─── The input

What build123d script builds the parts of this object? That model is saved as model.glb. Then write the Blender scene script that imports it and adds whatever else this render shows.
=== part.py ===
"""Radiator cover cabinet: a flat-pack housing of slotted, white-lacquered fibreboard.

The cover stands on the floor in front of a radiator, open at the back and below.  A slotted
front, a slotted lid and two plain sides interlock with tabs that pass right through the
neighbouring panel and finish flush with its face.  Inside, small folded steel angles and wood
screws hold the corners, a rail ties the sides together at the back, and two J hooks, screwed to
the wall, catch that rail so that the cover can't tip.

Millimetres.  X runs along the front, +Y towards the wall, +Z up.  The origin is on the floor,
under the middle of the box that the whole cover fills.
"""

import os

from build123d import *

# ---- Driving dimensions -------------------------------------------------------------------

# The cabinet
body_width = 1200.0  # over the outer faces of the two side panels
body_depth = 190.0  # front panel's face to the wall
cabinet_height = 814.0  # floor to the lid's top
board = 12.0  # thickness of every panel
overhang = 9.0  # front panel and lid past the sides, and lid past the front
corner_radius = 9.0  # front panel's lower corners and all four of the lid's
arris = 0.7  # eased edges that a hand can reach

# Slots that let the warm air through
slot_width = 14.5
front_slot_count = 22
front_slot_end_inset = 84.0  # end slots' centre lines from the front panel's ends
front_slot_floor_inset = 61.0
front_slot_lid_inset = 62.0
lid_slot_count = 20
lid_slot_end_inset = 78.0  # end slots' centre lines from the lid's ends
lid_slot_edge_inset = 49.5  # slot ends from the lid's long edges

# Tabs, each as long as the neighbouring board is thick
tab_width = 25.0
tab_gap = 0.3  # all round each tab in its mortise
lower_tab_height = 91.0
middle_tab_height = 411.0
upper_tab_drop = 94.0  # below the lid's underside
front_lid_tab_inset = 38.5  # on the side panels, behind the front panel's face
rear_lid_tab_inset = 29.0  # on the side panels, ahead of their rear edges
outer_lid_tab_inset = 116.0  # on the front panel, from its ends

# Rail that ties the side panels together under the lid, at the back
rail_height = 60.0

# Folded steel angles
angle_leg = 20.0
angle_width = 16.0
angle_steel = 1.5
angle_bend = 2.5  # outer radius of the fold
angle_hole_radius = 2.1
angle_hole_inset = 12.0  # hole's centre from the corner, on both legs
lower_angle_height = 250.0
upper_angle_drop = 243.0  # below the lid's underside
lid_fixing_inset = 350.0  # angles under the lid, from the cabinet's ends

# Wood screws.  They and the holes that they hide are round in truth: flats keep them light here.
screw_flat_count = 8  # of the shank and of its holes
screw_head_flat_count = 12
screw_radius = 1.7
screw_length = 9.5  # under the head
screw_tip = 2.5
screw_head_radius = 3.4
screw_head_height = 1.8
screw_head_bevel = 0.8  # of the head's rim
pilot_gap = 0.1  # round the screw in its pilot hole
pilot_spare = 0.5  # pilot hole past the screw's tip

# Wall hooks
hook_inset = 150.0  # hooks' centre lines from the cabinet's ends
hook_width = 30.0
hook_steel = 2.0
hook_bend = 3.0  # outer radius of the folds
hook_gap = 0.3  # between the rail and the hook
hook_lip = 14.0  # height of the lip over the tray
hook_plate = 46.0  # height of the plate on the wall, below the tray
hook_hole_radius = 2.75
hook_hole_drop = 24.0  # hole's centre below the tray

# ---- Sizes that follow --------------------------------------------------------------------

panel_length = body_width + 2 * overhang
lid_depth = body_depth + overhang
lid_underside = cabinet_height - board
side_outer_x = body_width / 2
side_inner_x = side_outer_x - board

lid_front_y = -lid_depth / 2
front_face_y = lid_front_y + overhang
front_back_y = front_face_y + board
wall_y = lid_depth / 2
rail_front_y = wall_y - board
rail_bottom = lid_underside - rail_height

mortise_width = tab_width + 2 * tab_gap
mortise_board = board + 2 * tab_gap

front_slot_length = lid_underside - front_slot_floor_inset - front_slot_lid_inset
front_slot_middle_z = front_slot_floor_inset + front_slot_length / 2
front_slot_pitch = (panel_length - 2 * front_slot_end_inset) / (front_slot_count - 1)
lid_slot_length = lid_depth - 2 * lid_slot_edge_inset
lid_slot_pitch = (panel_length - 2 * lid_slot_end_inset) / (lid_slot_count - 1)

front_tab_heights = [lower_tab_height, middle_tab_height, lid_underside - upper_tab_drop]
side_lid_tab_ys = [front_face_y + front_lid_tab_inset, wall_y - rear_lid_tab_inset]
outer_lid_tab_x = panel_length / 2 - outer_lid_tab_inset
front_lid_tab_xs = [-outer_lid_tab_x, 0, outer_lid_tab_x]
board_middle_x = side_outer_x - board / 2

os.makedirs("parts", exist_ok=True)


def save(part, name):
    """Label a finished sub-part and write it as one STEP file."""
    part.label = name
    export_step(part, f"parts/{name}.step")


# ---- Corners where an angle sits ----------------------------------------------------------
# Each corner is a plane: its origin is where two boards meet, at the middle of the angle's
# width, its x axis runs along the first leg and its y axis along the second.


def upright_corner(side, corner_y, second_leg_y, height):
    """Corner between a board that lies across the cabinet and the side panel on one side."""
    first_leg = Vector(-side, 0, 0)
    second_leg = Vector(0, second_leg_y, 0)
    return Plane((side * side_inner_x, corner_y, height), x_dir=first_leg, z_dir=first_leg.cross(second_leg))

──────
─── The input

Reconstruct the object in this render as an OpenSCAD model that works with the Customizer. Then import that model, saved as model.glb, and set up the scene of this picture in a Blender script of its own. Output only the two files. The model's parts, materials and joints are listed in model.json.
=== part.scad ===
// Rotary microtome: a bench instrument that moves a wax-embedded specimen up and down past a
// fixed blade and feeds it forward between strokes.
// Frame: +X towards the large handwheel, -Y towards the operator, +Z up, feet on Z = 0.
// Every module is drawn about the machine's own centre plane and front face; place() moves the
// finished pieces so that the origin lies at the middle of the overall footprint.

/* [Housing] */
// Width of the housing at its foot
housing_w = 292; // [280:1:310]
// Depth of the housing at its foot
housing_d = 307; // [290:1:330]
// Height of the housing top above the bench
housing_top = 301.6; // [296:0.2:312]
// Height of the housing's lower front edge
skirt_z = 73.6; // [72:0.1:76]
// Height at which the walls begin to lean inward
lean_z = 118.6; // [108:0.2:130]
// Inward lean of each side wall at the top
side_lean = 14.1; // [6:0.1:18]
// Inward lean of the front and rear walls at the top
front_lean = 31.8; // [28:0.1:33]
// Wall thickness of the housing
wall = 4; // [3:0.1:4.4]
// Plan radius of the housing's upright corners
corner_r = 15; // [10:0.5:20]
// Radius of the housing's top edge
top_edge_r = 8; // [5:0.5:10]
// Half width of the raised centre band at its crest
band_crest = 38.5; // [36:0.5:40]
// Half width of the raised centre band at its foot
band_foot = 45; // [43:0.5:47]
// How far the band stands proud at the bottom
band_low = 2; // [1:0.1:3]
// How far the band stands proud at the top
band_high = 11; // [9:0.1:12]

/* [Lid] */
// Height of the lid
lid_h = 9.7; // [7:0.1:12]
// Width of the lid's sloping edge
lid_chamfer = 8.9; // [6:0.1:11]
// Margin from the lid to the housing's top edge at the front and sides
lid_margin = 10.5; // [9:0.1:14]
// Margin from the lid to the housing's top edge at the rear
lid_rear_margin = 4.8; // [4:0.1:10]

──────

Directive » Reproduce each line of the material containing the word "write".

Exercise result »
What build123d script builds the parts of this object? That model is saved as model.glb. Then write the Blender scene script that imports it and adds whatever else this render shows.
    """Label a finished sub-part and write it as one STEP file."""